## Written task
Give back an exact copy of the lines from the start of the material through the line bearing "self.shader = self.tree.nodes[shader]". Include both ends and nothing else.

## Provided material
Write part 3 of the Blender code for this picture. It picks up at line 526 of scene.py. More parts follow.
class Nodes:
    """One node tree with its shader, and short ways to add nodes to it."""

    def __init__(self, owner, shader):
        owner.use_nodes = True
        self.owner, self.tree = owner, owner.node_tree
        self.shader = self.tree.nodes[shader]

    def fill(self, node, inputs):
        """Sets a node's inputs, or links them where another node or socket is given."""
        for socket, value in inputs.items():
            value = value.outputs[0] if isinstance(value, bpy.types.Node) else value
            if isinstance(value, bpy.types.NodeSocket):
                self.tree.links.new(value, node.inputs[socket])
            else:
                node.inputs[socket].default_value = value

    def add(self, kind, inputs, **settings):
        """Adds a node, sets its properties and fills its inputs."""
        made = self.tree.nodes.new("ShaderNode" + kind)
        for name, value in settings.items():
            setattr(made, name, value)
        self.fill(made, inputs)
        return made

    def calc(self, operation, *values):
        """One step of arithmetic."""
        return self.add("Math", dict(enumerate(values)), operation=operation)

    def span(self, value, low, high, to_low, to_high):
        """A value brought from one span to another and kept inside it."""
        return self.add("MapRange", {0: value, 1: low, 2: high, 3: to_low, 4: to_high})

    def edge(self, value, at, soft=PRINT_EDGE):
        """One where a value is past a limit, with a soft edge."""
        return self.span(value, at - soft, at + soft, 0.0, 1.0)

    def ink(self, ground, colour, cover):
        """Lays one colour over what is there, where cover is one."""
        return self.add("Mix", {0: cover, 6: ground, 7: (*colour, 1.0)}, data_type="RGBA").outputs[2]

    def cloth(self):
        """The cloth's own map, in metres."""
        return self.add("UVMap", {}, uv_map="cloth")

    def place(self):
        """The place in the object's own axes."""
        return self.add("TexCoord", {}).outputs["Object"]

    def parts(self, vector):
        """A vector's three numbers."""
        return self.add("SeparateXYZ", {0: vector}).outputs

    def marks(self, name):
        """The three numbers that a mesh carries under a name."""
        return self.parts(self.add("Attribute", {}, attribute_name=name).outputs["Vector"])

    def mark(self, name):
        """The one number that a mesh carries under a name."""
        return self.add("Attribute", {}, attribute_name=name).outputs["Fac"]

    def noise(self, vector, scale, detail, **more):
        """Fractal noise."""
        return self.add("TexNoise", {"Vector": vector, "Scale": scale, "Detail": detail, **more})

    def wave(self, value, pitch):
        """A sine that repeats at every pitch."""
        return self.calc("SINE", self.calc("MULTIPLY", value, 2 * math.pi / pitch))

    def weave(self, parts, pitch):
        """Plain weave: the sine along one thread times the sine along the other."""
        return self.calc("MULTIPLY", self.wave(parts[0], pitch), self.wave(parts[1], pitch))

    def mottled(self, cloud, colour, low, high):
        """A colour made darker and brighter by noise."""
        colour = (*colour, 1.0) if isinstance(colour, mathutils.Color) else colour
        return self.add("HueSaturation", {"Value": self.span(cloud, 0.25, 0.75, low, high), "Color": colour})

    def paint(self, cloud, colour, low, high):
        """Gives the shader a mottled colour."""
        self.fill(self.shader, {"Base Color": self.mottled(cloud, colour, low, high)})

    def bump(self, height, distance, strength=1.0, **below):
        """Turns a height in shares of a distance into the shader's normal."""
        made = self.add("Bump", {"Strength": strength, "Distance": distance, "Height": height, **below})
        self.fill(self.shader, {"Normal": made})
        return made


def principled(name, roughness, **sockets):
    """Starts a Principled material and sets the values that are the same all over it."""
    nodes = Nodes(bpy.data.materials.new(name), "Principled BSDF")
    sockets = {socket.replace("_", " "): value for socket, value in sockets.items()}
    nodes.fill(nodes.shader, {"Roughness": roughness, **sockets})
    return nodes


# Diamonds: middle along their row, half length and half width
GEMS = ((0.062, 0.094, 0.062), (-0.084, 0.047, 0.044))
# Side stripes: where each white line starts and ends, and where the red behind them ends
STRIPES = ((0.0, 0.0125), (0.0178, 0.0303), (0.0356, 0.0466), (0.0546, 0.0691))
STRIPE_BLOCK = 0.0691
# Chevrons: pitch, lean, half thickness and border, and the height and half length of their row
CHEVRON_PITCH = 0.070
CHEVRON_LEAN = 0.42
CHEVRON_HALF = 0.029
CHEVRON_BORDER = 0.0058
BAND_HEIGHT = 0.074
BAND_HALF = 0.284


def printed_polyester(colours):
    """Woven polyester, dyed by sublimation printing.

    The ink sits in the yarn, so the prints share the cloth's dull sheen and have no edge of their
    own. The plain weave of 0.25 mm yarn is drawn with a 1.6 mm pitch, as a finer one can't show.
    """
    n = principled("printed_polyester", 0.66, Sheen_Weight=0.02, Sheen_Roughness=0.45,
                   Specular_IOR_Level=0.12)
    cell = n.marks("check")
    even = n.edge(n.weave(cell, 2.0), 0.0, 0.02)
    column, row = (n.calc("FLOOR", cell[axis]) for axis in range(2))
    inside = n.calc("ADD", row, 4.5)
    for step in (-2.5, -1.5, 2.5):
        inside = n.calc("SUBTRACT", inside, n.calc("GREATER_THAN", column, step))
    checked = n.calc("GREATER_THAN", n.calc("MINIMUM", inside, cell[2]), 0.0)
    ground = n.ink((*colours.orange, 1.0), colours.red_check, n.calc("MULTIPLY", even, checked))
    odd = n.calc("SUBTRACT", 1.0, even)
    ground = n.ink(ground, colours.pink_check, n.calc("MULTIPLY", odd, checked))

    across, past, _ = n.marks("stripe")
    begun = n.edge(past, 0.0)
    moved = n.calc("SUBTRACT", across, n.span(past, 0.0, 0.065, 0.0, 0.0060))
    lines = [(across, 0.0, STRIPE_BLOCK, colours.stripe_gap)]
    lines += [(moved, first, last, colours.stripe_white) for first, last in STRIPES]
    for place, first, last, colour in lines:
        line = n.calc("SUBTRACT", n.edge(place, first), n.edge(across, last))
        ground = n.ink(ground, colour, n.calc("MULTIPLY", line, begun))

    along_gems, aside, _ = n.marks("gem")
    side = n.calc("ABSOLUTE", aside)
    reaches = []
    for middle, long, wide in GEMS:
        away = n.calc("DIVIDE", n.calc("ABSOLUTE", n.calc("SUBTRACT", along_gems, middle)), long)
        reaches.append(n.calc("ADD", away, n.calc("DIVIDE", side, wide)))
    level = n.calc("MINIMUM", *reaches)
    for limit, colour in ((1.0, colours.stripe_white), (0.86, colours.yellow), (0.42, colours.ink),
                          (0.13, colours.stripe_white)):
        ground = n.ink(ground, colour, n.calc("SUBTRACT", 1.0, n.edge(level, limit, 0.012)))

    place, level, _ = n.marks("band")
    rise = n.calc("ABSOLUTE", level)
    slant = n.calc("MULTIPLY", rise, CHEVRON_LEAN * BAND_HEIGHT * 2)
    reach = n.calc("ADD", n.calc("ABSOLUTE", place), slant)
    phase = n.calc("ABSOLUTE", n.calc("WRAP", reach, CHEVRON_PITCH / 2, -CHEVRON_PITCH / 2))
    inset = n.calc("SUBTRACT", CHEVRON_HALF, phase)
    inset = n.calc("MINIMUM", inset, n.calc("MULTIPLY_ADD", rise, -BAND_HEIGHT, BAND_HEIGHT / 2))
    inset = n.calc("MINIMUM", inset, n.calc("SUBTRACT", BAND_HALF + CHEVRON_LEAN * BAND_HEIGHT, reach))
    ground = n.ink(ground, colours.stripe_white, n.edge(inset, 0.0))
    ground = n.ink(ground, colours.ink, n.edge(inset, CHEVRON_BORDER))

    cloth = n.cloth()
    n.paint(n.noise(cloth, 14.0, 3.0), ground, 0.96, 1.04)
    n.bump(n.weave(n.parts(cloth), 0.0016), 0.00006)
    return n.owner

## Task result
Write part 3 of the Blender code for this picture. It picks up at line 526 of scene.py. More parts follow.
class Nodes:
    """One node tree with its shader, and short ways to add nodes to it."""

    def __init__(self, owner, shader):
        owner.use_nodes = True
        self.owner, self.tree = owner, owner.node_tree
        self.shader = self.tree.nodes[shader]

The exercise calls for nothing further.